В этих условиях я не мог сообщить о книге Гроссмана то, что собираюсь сделать сейчас.
Как я уже писал, Гроссман предложил «Жизнь и судьбу» журналу «Знамя» летом 1960 года. Наступила осень, а от редакции ни ответа, ни привета. Однажды, а дело уже приближалось к зиме, Е. В. Заболоцкая и я сказали Гроссману, что хорошо бы один машинописный экземпляр сохранить в безопасном месте. Гроссман внимательно, долго и хмуро посмотрел на нас и спросил:
— Вы оба опасаетесь чего-то дурного?
Не помню, что ответила Екатерина Васильевна, а я сказал примерно следующее:
— Во время войны, когда Англию бомбили немцы, Черчилль говорил в парламенте: «Худшее впереди».
— Что же ты предлагаешь?
— Дай один экземпляр мне.
Так за полгода до ареста романа в моем распоряжении оказались три — по числу частей «Жизни и судьбы» — светло-коричневые папки. Обдумав дело со всех сторон, я решил упрятать папки в одном верном мне доме, далеком от литературы.

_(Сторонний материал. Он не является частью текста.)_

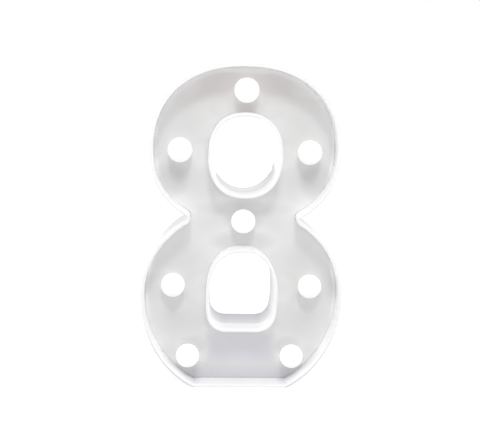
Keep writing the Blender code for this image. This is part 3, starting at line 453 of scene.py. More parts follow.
def circle(place, radius, sides):
    turns = (Matrix.Rotation(2 * math.pi * k / sides, 2) for k in range(sides))
    return [Vector(place) + turn @ Vector((0.0, radius)) for turn in turns]


def lobe_outline(sizes, steps):
    """The right half of a rounded lobe, from its top to its bottom."""
    points = []
    for step in range(steps + 1):
        angle = math.pi / 2 - math.pi * step / steps
        height = sizes.rise if angle > 0 else sizes.drop
        x = sizes.half_width * abs(math.cos(angle)) ** (2 / sizes.power)
        z = height * math.copysign(abs(math.sin(angle)) ** (2 / sizes.power), angle)
        points.append(Vector((x if 0 < step < steps else 0.0, sizes.centre + z)))
    return points


def left_normal(start, end):
    along = (end - start).normalized()
    return Vector((-along.y, along.x))


def turned(ring):
    """A ring from its second point on, with the first one last."""
    return ring[1:] + ring[:1]


def moved(points, distance, closed=True):
    """The line of points moved to its left, which is outwards on a clockwise outline."""
    after = [left_normal(*pair) for pair in zip(points, turned(points))]
    before = after[-1:] + after[:-1]
    if not closed:
        before[0], after[-1] = after[0], before[-1]
    result = []
    for point, first, second in zip(points, before, after):
        mean = (first + second).normalized()
        result.append(point + mean * distance / mean.dot(first))
    return result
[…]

В больничной палате, незадолго до смерти, Гроссман сказал мне и Екатерине Васильевне:
— Не хочу, чтоб мой гроб выставляли в Союзе писателей. Хочу, чтоб меня похоронили на Востряковском еврейском кладбище. Очень хочу, чтобы роман был издан — хотя бы за рубежом.
Первые два завещания не были выполнены, потому что Ольга Михайловна хотела для мужа и панихиды в Союзе писателей, и более элитарного кладбища. Третье завещание моего друга я выполнил, хотя и не сразу.
Читатель, может быть, обратил внимание на такие строки моей книги: «Было бы лучше, если бы люди, каким-то образом сохранившие роман, нашли в себе смелость позаботиться о рукописи раньше».